◆ Stated goal ◆
Return only the stretch of the material below that begins with the line containing "sheet.data.shade_smooth()" and ends with the line containing "points = [vertex.co", exactly; both of those lines belong to it.

##### Record excerpts

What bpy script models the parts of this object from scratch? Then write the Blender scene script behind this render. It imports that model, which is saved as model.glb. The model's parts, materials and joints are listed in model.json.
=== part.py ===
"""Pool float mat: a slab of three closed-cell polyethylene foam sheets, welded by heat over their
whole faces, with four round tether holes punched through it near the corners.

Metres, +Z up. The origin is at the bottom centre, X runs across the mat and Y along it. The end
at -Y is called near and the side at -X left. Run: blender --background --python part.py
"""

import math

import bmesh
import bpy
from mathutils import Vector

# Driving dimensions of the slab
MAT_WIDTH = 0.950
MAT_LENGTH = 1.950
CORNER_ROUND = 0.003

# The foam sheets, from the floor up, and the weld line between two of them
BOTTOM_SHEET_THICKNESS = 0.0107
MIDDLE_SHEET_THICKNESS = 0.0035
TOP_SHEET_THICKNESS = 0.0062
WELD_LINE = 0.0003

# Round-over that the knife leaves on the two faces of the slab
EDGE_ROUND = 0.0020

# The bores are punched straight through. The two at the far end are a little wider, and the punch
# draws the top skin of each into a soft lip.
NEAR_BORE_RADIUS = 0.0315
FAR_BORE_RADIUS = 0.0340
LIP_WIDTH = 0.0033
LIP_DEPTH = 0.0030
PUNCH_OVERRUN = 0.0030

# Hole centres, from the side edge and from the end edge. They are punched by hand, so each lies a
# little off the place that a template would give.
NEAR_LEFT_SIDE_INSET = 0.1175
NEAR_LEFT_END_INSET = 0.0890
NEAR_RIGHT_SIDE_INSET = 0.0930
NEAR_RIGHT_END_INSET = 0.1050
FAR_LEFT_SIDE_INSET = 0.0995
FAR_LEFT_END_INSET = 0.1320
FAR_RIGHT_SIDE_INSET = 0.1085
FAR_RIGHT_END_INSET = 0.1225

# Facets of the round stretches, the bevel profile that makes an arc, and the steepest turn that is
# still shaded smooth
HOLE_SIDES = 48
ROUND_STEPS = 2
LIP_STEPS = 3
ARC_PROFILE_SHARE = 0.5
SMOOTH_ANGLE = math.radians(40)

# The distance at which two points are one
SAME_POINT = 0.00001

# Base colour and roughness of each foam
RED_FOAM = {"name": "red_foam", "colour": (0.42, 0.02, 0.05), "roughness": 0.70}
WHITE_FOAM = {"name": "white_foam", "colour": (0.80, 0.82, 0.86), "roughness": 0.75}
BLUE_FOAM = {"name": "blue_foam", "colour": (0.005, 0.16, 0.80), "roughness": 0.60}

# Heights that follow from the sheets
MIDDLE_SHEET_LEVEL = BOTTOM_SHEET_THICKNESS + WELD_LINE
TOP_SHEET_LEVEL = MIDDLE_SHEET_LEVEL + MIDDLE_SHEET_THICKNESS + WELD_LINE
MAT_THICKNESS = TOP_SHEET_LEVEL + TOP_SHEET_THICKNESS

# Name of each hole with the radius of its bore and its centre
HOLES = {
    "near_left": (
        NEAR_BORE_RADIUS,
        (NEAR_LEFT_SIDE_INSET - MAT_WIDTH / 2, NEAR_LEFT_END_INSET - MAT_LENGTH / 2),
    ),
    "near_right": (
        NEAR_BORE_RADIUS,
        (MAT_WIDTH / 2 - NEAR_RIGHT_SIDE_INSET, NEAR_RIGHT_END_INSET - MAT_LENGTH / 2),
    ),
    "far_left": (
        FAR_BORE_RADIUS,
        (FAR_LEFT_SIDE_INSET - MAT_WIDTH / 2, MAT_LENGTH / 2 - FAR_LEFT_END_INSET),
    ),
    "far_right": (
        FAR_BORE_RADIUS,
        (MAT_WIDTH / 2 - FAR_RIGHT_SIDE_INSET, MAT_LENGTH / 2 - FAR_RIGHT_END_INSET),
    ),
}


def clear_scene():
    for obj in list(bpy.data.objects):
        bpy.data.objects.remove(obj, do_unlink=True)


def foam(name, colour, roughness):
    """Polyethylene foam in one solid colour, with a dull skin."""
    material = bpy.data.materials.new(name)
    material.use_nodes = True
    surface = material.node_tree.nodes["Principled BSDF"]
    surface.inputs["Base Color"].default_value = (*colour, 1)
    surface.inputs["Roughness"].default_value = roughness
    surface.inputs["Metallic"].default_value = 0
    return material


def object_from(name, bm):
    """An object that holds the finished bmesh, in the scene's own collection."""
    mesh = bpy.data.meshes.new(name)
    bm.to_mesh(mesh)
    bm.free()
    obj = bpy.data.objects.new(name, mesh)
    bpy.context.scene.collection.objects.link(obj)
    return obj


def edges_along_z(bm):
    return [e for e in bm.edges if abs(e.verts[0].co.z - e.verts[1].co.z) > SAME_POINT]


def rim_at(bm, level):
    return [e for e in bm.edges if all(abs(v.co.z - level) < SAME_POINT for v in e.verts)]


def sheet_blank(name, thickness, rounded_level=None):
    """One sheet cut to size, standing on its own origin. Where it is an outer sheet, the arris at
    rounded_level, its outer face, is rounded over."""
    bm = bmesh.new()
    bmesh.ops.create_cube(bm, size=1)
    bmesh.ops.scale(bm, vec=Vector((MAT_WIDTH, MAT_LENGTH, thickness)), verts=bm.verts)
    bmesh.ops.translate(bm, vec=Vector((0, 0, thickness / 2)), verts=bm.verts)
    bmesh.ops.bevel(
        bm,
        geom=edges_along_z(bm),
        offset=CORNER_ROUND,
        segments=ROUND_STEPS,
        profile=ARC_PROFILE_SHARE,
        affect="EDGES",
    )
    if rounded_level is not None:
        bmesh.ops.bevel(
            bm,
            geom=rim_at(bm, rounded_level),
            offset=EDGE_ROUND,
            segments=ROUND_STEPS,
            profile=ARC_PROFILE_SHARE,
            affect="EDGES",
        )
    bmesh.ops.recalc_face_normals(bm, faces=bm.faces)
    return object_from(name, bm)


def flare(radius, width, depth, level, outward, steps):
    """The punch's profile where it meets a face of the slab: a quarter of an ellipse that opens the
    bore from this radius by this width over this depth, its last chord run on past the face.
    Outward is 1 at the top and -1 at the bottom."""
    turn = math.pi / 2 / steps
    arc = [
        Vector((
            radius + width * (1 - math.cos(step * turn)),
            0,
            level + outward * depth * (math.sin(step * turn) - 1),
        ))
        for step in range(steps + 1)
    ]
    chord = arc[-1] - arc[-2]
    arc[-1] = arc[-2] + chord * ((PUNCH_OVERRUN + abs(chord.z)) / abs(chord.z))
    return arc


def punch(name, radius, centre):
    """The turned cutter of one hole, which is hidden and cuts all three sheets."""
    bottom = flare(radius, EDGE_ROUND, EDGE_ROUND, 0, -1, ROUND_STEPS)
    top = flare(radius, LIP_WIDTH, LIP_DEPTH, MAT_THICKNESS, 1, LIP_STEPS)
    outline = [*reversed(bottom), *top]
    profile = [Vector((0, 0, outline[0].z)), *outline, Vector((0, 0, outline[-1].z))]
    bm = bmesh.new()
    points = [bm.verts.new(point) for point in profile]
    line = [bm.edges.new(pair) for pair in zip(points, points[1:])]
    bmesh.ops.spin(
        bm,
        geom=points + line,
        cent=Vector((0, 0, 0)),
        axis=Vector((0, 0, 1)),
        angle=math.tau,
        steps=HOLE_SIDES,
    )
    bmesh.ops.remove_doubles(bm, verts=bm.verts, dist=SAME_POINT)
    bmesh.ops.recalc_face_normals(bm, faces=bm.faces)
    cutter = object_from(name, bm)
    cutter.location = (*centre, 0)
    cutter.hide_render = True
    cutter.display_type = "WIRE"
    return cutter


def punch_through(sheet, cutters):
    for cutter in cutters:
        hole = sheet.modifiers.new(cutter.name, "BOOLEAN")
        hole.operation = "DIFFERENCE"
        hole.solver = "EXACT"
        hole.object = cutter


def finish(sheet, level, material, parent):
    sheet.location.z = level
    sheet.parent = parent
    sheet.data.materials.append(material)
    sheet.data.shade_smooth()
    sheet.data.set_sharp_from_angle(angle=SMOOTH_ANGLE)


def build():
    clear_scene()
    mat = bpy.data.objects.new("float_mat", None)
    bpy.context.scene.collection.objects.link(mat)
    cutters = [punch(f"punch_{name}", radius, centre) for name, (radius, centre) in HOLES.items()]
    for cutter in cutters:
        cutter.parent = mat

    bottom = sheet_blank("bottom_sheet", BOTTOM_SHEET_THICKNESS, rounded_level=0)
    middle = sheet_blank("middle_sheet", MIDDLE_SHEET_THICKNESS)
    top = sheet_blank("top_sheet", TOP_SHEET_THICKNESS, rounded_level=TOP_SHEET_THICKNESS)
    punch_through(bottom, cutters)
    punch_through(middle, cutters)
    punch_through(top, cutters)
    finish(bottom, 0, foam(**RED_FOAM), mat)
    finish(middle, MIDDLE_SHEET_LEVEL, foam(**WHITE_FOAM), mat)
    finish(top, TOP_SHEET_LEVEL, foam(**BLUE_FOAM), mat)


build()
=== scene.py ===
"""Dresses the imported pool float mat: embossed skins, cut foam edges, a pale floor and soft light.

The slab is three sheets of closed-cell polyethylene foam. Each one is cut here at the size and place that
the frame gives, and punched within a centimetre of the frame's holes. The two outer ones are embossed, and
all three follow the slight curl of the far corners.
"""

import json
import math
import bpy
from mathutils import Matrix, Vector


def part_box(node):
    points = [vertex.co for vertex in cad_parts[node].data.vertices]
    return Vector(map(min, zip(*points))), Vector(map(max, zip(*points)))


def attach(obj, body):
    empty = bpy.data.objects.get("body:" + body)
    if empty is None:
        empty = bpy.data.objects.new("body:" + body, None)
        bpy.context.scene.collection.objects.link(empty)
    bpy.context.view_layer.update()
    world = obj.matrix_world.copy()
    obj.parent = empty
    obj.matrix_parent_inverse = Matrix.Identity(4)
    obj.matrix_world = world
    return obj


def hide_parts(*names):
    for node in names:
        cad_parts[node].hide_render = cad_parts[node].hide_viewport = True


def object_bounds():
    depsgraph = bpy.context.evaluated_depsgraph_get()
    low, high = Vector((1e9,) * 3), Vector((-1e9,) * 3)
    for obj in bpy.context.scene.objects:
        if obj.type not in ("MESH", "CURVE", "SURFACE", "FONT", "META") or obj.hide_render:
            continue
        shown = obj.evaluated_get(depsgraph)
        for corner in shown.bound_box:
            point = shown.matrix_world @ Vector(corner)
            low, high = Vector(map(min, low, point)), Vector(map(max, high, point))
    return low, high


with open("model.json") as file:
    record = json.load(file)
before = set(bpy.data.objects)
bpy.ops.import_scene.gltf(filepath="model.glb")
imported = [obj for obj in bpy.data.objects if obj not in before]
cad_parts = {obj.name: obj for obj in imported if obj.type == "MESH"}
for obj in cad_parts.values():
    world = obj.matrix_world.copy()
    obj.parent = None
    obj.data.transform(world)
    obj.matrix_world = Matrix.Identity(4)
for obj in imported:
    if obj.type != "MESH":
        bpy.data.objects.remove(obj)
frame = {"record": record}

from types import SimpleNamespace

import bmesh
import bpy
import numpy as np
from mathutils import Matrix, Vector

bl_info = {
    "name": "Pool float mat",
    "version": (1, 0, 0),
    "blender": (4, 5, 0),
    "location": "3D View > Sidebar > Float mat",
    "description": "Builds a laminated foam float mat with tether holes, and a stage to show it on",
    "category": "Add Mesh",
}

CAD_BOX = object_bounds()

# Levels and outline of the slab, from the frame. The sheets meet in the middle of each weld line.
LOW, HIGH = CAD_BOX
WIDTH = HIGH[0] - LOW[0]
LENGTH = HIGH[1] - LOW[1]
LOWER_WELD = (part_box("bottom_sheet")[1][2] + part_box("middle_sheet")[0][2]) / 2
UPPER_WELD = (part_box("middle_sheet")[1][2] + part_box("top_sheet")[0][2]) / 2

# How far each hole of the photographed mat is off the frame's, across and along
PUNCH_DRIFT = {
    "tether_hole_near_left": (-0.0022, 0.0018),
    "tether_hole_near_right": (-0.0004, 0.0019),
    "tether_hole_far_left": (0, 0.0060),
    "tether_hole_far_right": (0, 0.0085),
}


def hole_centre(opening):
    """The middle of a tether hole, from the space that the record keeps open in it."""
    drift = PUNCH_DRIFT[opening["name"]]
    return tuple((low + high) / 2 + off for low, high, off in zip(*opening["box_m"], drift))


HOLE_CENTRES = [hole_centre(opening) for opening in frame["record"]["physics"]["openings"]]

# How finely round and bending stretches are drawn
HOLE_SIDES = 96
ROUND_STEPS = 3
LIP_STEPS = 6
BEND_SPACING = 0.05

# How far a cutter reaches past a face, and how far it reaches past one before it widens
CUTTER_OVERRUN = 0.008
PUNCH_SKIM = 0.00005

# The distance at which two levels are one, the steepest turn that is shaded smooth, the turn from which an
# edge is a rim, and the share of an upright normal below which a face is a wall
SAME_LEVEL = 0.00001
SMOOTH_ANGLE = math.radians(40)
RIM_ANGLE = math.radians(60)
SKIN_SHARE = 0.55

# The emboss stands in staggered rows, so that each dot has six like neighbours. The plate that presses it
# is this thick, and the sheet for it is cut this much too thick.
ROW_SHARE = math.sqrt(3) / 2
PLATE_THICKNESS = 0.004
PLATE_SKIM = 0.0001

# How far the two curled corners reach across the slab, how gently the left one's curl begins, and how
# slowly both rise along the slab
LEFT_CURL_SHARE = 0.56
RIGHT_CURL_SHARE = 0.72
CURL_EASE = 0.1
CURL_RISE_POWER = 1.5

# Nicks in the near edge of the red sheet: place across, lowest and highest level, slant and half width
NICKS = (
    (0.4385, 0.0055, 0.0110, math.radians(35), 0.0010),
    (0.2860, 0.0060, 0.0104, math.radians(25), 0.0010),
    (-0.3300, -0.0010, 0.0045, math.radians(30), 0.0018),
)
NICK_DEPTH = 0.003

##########
##### Record excerpts

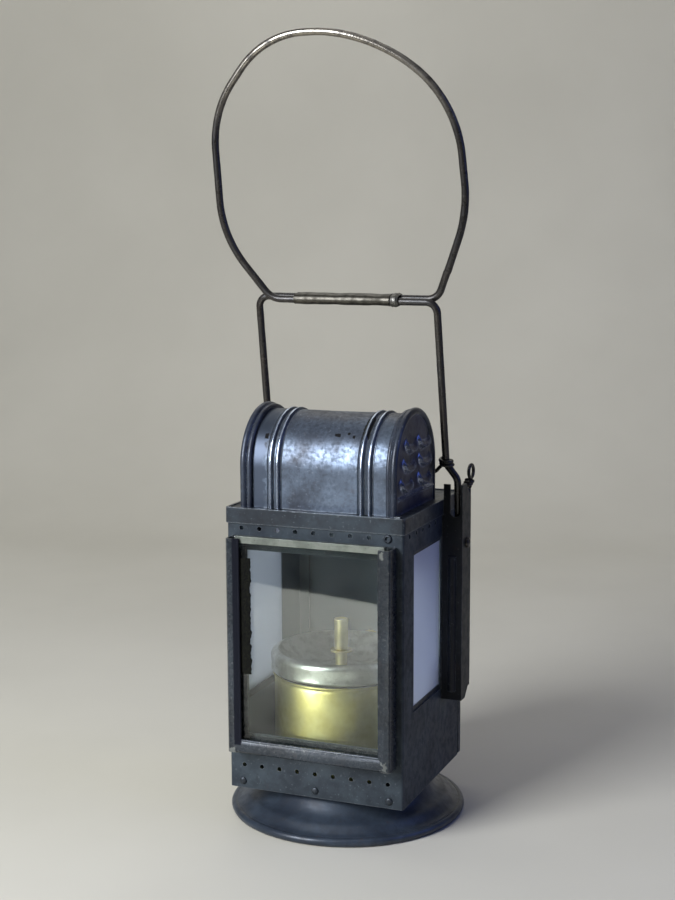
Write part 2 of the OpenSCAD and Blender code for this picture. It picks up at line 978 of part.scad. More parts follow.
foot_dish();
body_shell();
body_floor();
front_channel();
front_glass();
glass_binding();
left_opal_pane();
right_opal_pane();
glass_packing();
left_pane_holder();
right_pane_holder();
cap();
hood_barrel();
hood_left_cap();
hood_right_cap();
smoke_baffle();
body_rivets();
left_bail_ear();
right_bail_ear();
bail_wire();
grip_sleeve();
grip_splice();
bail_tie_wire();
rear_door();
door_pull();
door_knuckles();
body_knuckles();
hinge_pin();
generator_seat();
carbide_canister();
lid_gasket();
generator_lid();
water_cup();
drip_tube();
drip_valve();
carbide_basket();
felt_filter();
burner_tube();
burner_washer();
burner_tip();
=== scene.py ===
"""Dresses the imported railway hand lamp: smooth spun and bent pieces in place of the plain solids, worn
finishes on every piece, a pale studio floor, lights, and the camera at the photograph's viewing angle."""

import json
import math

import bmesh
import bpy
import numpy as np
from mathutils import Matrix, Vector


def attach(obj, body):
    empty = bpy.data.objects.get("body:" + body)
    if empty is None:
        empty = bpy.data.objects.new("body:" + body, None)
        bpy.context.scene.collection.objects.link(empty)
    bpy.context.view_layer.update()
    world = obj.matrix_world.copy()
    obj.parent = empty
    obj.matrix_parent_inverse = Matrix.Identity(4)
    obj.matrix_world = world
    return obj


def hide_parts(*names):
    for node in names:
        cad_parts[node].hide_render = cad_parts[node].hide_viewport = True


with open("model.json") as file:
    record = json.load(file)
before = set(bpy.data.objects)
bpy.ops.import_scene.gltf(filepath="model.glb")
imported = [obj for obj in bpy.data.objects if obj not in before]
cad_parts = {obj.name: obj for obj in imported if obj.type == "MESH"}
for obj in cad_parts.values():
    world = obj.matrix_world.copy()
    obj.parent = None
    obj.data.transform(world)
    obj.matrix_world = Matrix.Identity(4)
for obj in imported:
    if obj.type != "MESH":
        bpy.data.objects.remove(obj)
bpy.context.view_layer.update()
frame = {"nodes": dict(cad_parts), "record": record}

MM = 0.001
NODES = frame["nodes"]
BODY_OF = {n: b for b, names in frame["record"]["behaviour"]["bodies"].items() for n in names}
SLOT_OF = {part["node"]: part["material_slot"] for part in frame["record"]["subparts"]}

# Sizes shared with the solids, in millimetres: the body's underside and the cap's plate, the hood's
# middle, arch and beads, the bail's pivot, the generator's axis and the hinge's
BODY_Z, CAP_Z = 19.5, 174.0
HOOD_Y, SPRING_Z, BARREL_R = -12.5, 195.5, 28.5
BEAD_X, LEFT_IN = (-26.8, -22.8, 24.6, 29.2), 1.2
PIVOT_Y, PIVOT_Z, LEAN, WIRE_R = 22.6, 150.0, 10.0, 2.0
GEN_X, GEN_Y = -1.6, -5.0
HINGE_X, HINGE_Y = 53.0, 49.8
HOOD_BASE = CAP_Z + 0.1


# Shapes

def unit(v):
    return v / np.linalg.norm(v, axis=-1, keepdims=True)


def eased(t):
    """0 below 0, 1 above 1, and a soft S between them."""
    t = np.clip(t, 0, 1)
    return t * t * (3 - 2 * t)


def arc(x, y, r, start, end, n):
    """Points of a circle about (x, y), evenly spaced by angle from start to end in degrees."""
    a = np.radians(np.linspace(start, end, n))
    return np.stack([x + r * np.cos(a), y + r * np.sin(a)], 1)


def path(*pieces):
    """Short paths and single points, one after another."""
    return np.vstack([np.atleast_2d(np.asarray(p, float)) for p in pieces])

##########
##### Record excerpts

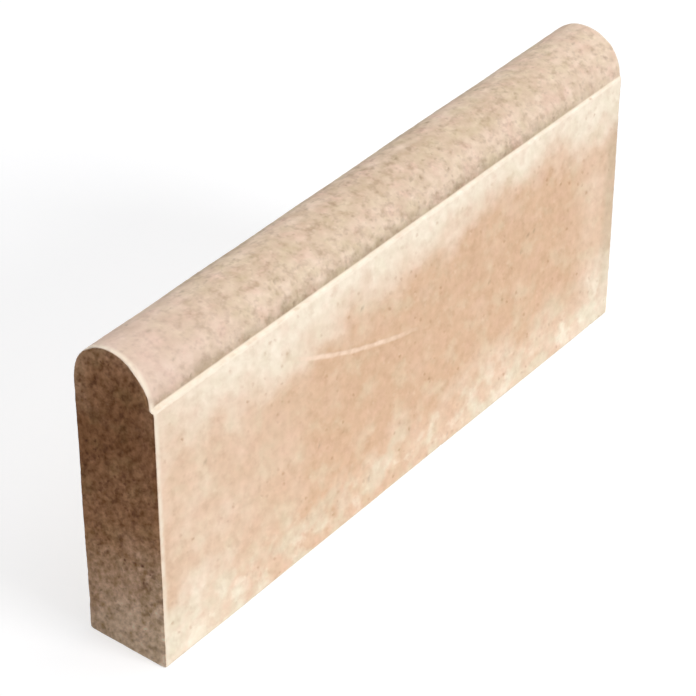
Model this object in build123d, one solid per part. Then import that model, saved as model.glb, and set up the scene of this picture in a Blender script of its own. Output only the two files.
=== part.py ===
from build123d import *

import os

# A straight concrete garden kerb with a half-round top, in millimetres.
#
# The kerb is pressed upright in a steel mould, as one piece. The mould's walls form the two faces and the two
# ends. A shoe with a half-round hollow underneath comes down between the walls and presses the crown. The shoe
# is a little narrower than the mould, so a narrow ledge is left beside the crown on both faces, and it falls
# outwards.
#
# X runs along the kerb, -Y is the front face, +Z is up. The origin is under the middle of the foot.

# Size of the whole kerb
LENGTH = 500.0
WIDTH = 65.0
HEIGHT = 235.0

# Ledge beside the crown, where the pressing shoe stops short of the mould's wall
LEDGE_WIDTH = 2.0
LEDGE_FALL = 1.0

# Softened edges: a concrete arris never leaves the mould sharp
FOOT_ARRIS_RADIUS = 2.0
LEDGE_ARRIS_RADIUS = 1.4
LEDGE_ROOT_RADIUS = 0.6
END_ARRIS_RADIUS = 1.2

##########

◆ Task result ◆
    sheet.data.shade_smooth()
    sheet.data.set_sharp_from_angle(angle=SMOOTH_ANGLE)


def build():
    clear_scene()
    mat = bpy.data.objects.new("float_mat", None)
    bpy.context.scene.collection.objects.link(mat)
    cutters = [punch(f"punch_{name}", radius, centre) for name, (radius, centre) in HOLES.items()]
    for cutter in cutters:
        cutter.parent = mat

    bottom = sheet_blank("bottom_sheet", BOTTOM_SHEET_THICKNESS, rounded_level=0)
    middle = sheet_blank("middle_sheet", MIDDLE_SHEET_THICKNESS)
    top = sheet_blank("top_sheet", TOP_SHEET_THICKNESS, rounded_level=TOP_SHEET_THICKNESS)
    punch_through(bottom, cutters)
    punch_through(middle, cutters)
    punch_through(top, cutters)
    finish(bottom, 0, foam(**RED_FOAM), mat)
    finish(middle, MIDDLE_SHEET_LEVEL, foam(**WHITE_FOAM), mat)
    finish(top, TOP_SHEET_LEVEL, foam(**BLUE_FOAM), mat)


build()
=== scene.py ===
"""Dresses the imported pool float mat: embossed skins, cut foam edges, a pale floor and soft light.

The slab is three sheets of closed-cell polyethylene foam. Each one is cut here at the size and place that
the frame gives, and punched within a centimetre of the frame's holes. The two outer ones are embossed, and
all three follow the slight curl of the far corners.
"""

import json
import math
import bpy
from mathutils import Matrix, Vector


def part_box(node):
    points = [vertex.co for vertex in cad_parts[node].data.vertices]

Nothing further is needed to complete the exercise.